* [Stated problem] Output exactly, and only, the lines from the line containing "const casterPlate = block([-45, 45], [-40, 40], [TANK_FLOOR" through the line containing "points = [vertex.co", both included.

* [Supplied information]

___

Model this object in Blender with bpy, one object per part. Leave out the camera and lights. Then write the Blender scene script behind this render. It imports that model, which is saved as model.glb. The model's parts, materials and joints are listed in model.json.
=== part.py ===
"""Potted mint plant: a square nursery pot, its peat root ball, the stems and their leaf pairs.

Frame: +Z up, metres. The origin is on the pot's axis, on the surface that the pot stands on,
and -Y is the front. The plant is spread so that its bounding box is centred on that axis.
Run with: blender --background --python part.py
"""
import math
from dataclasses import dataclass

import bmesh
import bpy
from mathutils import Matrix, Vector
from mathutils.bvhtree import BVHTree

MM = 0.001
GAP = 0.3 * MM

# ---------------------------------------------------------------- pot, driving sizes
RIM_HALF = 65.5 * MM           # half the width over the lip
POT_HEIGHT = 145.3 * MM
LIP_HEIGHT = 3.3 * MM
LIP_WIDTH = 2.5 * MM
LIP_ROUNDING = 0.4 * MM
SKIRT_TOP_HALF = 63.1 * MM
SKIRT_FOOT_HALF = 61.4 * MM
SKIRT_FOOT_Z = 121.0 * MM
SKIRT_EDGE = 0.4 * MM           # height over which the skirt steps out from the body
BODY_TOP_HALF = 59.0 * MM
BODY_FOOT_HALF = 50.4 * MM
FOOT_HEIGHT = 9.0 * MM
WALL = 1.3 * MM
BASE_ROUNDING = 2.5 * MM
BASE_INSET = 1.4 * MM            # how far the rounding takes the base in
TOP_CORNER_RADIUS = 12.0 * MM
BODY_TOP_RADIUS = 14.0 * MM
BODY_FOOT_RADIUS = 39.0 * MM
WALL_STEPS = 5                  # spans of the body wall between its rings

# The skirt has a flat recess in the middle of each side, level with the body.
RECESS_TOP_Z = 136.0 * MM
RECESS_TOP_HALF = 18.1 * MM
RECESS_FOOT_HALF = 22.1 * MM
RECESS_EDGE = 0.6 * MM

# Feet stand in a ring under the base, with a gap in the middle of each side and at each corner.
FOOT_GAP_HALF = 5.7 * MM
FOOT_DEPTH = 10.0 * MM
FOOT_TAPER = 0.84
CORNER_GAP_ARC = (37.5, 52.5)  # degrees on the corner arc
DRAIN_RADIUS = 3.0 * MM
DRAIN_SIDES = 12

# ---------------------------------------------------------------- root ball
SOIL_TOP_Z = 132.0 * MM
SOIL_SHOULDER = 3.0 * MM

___

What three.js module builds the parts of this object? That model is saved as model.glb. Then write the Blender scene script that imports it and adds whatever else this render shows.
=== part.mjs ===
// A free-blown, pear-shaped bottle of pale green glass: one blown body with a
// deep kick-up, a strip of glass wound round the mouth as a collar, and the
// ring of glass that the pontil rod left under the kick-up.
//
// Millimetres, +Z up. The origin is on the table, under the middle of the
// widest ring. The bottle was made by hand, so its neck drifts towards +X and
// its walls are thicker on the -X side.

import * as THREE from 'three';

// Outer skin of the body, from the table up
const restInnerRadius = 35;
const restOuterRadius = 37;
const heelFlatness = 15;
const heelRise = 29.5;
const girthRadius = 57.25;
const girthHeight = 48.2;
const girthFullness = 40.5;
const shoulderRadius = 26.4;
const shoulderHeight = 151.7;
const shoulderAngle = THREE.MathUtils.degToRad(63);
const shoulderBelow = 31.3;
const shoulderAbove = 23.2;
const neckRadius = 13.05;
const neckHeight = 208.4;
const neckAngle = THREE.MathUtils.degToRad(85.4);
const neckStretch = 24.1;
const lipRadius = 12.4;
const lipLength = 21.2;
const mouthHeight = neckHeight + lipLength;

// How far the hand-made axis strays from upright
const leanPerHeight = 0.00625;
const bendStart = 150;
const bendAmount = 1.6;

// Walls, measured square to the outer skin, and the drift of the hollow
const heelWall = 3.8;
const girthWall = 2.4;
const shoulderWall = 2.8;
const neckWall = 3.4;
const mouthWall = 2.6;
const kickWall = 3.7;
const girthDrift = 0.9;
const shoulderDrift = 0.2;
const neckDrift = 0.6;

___

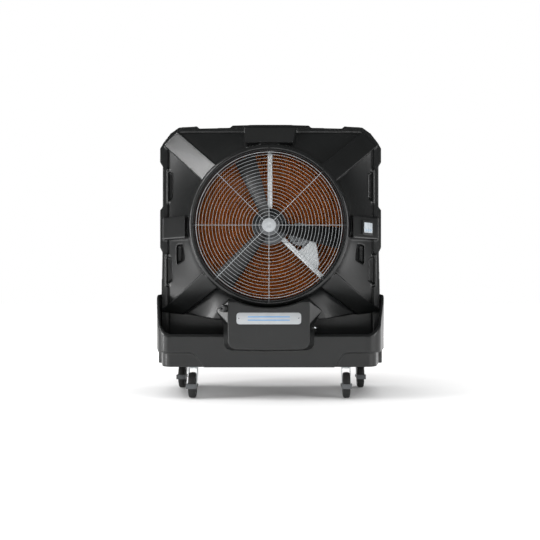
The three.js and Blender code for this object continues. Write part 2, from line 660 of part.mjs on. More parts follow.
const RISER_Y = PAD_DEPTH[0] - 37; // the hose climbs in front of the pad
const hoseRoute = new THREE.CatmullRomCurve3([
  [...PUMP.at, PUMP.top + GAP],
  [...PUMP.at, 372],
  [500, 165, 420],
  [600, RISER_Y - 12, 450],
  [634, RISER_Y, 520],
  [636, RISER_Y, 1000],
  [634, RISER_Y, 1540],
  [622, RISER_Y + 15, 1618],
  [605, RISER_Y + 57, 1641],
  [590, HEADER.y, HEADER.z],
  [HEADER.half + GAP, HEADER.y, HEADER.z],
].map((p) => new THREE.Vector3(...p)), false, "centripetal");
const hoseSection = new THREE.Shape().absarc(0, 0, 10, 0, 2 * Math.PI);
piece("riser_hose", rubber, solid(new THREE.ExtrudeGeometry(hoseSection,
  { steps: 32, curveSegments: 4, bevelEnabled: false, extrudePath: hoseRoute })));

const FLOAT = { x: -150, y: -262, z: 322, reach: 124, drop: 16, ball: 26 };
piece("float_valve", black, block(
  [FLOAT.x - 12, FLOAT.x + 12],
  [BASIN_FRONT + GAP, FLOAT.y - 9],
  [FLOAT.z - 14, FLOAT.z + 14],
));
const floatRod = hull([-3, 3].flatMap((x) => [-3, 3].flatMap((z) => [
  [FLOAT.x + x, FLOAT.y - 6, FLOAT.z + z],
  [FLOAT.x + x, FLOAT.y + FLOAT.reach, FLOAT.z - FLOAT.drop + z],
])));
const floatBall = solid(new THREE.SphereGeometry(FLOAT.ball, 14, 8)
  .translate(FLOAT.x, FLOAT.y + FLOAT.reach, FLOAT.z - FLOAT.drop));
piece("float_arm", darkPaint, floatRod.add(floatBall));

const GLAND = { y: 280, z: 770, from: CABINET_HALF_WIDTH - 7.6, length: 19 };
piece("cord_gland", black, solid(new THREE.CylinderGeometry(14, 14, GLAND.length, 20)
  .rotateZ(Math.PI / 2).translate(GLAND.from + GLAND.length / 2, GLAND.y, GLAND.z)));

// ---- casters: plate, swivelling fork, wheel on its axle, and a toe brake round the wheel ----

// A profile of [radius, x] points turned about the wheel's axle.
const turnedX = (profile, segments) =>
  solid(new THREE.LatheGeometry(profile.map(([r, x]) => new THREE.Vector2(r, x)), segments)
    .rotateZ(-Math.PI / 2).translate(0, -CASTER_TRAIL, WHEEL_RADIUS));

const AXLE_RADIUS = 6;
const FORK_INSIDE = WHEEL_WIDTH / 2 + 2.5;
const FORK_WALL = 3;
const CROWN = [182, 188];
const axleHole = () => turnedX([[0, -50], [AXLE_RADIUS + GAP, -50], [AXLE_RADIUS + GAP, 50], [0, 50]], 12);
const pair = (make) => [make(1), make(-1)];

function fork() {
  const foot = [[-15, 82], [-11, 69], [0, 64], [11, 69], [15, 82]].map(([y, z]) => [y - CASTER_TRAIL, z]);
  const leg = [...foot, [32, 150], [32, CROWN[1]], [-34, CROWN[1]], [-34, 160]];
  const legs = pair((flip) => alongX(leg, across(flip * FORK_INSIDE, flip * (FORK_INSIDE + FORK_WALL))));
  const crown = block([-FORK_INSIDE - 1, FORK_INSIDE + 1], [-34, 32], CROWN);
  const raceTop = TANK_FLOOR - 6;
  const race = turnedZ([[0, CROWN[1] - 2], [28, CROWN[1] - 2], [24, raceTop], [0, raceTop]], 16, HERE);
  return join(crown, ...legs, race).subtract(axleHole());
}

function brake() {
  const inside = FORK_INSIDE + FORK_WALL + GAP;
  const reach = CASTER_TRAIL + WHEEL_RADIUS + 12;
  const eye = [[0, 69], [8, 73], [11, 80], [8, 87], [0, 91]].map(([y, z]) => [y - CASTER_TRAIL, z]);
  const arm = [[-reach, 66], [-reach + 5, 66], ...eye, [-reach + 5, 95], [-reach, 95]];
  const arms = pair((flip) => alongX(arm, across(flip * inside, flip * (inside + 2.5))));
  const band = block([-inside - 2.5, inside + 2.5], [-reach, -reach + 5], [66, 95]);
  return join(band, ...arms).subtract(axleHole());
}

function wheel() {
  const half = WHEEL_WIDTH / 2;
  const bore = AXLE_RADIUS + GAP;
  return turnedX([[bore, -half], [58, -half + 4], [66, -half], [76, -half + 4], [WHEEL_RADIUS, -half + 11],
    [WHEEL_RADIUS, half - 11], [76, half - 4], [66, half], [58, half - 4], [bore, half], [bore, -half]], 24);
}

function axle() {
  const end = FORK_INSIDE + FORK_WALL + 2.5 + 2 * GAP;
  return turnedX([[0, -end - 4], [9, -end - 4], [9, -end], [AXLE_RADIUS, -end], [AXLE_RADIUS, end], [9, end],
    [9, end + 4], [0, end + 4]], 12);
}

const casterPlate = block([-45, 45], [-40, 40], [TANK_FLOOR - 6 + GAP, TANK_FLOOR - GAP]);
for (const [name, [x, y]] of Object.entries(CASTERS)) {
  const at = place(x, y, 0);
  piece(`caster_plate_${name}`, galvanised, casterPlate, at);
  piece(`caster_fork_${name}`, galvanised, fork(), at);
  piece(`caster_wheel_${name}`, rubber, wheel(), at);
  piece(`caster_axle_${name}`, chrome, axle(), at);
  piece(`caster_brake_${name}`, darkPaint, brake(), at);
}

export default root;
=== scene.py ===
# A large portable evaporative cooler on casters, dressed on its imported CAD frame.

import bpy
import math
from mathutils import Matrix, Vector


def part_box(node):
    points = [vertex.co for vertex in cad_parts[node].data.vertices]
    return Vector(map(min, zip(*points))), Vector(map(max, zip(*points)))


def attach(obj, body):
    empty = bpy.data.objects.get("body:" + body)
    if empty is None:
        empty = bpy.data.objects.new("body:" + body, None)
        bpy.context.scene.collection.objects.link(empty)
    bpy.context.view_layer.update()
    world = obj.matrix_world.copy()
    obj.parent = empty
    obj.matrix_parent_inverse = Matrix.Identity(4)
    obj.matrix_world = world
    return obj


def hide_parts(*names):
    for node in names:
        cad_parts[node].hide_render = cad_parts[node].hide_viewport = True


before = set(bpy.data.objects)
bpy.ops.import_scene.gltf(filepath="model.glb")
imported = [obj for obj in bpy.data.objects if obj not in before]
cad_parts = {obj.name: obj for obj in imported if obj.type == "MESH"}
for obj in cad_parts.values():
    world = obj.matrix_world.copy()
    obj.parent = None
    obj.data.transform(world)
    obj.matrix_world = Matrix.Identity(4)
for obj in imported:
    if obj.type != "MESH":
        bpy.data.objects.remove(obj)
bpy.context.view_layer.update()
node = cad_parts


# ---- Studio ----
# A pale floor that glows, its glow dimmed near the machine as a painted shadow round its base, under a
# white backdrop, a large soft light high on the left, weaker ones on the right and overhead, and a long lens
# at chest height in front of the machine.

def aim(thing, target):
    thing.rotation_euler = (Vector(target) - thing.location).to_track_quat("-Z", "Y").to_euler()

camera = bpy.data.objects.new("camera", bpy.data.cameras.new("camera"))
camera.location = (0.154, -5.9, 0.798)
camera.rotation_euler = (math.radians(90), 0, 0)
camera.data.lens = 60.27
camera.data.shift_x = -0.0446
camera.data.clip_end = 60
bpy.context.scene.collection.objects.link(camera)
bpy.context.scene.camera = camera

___

* [Answer below]
const casterPlate = block([-45, 45], [-40, 40], [TANK_FLOOR - 6 + GAP, TANK_FLOOR - GAP]);
for (const [name, [x, y]] of Object.entries(CASTERS)) {
  const at = place(x, y, 0);
  piece(`caster_plate_${name}`, galvanised, casterPlate, at);
  piece(`caster_fork_${name}`, galvanised, fork(), at);
  piece(`caster_wheel_${name}`, rubber, wheel(), at);
  piece(`caster_axle_${name}`, chrome, axle(), at);
  piece(`caster_brake_${name}`, darkPaint, brake(), at);
}

export default root;
=== scene.py ===
# A large portable evaporative cooler on casters, dressed on its imported CAD frame.

import bpy
import math
from mathutils import Matrix, Vector


def part_box(node):
    points = [vertex.co for vertex in cad_parts[node].data.vertices]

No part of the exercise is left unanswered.